**The exercise**.
Where a line holds the word "Write", copy that line.

══ Supplied material

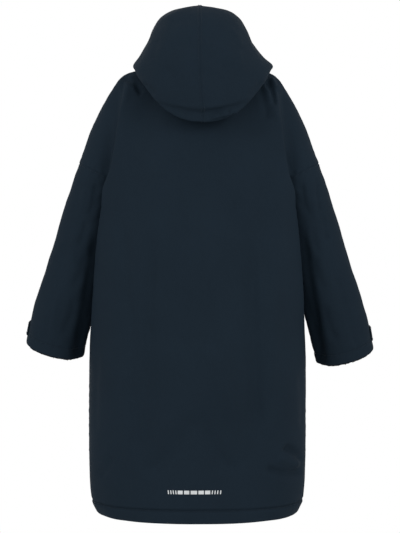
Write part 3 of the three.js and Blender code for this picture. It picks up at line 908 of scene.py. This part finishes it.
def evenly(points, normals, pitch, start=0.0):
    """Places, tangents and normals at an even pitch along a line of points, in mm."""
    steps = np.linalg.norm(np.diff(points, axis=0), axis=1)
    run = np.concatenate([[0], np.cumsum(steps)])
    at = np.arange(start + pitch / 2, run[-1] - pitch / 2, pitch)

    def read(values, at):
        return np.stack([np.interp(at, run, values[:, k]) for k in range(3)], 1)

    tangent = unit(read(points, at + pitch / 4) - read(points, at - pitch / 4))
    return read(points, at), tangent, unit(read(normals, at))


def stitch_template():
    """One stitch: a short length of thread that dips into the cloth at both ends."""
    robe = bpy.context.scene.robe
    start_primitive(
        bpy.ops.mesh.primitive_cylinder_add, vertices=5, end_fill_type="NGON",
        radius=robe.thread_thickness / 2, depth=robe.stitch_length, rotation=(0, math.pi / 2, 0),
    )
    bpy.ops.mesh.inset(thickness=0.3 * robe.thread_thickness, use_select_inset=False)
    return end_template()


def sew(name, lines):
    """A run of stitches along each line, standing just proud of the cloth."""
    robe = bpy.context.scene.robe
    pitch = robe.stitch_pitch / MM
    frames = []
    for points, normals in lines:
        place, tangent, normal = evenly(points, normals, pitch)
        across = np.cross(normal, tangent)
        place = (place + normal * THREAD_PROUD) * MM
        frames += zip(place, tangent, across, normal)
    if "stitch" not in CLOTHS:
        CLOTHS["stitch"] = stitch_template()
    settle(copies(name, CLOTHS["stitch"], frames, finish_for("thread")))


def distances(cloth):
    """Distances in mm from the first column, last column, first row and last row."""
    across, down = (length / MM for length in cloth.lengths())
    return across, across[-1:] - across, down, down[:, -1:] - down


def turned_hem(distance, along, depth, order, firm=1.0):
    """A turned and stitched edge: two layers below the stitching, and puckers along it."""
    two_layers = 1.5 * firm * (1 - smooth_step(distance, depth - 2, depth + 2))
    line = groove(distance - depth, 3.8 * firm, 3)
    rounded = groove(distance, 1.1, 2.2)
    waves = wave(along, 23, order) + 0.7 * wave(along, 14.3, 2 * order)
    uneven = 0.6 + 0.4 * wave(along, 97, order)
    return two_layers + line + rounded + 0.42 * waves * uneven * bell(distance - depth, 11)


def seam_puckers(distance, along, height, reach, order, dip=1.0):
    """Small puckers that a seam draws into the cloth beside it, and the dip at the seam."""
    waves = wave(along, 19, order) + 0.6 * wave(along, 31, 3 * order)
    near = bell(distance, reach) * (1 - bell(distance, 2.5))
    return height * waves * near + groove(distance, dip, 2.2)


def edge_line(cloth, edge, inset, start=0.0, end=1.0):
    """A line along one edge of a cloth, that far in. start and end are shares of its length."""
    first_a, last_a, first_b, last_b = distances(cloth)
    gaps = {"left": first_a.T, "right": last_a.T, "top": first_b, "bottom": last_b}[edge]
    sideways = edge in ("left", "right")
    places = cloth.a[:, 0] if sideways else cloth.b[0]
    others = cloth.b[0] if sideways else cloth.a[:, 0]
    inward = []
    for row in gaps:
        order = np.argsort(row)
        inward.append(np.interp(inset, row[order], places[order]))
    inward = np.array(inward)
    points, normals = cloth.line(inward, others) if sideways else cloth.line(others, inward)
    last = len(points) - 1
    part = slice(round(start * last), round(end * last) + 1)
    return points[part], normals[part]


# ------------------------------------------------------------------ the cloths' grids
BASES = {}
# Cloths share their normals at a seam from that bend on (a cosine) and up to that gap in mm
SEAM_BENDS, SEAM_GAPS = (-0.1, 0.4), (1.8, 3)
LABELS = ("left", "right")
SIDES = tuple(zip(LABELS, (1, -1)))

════
══ Supplied material

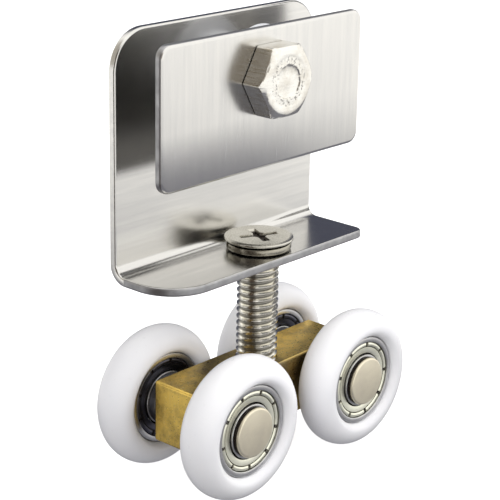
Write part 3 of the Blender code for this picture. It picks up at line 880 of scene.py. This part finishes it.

════

**Response below**.
Write part 3 of the three.js and Blender code for this picture. It picks up at line 908 of scene.py. This part finishes it.
Write part 3 of the Blender code for this picture. It picks up at line 880 of scene.py. This part finishes it.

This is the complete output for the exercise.